DATA PROVIDED:
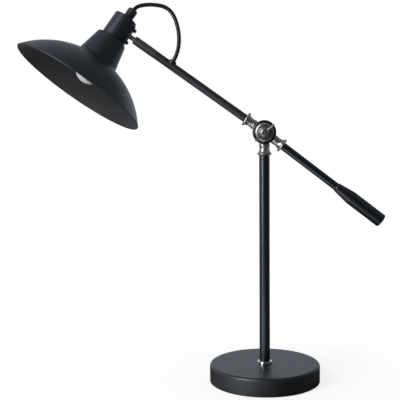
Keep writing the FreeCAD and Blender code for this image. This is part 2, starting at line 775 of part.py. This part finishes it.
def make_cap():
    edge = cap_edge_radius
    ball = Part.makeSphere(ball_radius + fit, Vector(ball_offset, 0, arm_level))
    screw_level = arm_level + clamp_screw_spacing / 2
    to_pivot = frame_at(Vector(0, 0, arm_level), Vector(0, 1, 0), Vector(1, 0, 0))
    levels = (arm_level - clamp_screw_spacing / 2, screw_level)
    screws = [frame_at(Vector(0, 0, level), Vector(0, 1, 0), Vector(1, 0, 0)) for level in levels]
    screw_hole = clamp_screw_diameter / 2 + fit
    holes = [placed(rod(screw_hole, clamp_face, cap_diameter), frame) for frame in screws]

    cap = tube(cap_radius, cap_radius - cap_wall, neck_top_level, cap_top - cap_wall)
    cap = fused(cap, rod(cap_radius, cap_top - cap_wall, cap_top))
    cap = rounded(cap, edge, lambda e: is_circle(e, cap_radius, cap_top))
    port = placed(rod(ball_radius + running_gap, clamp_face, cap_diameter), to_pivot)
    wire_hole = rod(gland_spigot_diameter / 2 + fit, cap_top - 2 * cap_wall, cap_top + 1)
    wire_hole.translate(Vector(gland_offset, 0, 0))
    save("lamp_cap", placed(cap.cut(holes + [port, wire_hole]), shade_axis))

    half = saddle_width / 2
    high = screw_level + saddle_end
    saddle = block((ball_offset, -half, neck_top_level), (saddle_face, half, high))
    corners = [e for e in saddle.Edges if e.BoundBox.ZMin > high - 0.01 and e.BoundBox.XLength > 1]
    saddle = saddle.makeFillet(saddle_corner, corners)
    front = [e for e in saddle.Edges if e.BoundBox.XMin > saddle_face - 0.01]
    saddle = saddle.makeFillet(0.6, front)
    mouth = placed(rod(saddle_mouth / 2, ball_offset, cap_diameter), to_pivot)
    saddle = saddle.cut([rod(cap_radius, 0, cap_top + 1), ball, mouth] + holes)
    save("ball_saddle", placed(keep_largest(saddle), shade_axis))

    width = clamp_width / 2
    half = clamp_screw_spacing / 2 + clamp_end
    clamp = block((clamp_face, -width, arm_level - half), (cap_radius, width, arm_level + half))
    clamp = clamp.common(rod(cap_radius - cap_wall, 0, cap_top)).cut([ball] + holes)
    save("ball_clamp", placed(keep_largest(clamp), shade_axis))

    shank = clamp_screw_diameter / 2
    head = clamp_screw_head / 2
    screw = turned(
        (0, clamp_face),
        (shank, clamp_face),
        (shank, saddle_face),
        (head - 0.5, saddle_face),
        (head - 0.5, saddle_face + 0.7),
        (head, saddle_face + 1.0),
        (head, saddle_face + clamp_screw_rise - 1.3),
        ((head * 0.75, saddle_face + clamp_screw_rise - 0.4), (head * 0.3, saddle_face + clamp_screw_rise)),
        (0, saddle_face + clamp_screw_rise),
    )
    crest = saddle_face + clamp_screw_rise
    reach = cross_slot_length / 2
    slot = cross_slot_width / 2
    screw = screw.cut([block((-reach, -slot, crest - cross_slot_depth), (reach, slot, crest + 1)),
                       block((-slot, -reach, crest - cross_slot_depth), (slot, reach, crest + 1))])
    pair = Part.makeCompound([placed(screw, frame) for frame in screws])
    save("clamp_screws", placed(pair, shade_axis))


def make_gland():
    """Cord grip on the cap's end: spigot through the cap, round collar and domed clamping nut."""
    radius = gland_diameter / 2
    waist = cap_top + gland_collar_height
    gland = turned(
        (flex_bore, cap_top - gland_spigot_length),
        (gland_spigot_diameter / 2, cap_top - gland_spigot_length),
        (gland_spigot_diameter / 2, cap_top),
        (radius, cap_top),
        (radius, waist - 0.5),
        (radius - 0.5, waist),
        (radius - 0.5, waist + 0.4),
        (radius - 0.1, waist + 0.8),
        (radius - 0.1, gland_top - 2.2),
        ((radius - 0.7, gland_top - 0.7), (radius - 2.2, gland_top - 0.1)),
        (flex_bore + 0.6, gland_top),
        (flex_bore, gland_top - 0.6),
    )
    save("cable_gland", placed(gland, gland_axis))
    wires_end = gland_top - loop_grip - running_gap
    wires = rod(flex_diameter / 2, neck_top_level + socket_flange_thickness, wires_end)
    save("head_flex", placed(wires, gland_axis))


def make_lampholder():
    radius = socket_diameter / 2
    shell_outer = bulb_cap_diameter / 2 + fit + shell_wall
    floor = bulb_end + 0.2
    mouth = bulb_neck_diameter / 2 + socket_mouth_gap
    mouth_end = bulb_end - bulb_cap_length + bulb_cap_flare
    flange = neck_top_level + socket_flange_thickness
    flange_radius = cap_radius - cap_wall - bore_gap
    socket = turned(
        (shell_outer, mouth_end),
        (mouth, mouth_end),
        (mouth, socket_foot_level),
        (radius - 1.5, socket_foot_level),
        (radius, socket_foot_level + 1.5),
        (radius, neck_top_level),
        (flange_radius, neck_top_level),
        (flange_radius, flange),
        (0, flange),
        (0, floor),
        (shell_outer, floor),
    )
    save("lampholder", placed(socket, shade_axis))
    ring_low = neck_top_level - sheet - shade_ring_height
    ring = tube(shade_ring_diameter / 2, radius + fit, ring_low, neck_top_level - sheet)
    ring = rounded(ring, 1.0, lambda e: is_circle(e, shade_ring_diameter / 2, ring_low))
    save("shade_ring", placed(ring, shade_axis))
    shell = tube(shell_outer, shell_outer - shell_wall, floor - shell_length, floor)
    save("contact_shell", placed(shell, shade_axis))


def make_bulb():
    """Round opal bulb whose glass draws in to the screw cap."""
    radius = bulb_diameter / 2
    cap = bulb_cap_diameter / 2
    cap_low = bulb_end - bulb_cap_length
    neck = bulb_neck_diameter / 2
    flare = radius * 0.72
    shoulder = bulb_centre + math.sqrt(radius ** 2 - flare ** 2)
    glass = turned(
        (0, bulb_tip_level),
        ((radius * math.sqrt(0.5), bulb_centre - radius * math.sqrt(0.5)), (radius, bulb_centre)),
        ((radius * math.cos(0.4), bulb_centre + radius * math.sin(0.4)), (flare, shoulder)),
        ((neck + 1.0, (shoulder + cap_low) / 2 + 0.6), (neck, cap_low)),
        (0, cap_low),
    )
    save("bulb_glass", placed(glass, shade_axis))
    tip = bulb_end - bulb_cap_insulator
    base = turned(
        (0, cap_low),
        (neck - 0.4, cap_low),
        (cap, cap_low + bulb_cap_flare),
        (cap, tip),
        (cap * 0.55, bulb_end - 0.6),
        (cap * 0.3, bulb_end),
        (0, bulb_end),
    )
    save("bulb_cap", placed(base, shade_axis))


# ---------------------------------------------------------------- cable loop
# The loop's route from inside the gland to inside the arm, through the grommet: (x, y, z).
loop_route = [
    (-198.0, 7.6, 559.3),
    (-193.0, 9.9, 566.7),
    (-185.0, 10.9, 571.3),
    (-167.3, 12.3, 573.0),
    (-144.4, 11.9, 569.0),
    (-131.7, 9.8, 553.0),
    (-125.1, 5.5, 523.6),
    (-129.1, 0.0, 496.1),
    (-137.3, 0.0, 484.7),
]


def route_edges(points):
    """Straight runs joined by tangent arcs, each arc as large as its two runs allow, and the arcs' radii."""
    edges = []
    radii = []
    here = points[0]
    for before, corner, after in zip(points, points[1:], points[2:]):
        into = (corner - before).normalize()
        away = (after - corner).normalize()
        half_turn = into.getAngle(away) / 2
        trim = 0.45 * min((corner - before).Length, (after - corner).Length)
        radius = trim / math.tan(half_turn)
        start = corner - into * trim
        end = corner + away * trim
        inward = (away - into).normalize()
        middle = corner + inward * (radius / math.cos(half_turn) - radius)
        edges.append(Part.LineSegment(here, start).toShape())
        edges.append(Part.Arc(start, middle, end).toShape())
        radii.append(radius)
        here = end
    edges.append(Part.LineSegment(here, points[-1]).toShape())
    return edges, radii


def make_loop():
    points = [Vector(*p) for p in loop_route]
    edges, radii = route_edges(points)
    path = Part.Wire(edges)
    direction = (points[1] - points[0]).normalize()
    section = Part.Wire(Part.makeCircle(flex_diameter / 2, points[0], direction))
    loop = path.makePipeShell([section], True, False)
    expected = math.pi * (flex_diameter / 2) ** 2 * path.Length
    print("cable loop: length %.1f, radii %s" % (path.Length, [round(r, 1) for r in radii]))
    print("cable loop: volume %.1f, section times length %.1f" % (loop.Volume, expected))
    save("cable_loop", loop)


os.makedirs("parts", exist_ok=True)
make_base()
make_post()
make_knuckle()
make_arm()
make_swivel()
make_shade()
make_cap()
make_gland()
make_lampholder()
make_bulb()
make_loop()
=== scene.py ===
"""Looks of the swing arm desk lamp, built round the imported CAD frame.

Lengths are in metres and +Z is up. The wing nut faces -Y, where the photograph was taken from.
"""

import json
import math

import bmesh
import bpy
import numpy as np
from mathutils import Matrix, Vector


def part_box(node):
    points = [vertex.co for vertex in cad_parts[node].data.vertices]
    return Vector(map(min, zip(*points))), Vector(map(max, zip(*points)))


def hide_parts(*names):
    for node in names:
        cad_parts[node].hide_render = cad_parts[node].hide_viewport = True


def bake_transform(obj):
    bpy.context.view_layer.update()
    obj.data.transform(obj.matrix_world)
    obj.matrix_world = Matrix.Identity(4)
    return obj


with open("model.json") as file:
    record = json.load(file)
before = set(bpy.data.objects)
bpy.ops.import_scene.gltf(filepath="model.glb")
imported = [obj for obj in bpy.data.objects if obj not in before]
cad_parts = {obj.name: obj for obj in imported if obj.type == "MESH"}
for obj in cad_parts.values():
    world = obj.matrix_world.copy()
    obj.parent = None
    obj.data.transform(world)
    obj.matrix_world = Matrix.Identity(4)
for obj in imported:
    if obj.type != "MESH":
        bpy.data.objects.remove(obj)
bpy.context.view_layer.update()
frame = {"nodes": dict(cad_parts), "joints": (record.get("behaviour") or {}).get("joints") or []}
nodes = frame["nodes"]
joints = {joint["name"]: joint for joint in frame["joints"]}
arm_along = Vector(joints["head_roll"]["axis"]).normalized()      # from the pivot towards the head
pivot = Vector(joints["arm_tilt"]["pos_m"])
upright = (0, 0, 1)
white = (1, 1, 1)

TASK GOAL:
Write out only the lines that run from the line containing "make_base()" through the line containing "record = json.load(file)", both included, exactly as they appear above.

OUTPUT:
make_base()
make_post()
make_knuckle()
make_arm()
make_swivel()
make_shade()
make_cap()
make_gland()
make_lampholder()
make_bulb()
make_loop()
=== scene.py ===
"""Looks of the swing arm desk lamp, built round the imported CAD frame.

Lengths are in metres and +Z is up. The wing nut faces -Y, where the photograph was taken from.
"""

import json
import math

import bmesh
import bpy
import numpy as np
from mathutils import Matrix, Vector


def part_box(node):
    points = [vertex.co for vertex in cad_parts[node].data.vertices]
    return Vector(map(min, zip(*points))), Vector(map(max, zip(*points)))


def hide_parts(*names):
    for node in names:
        cad_parts[node].hide_render = cad_parts[node].hide_viewport = True


def bake_transform(obj):
    bpy.context.view_layer.update()
    obj.data.transform(obj.matrix_world)
    obj.matrix_world = Matrix.Identity(4)
    return obj


with open("model.json") as file:
    record = json.load(file)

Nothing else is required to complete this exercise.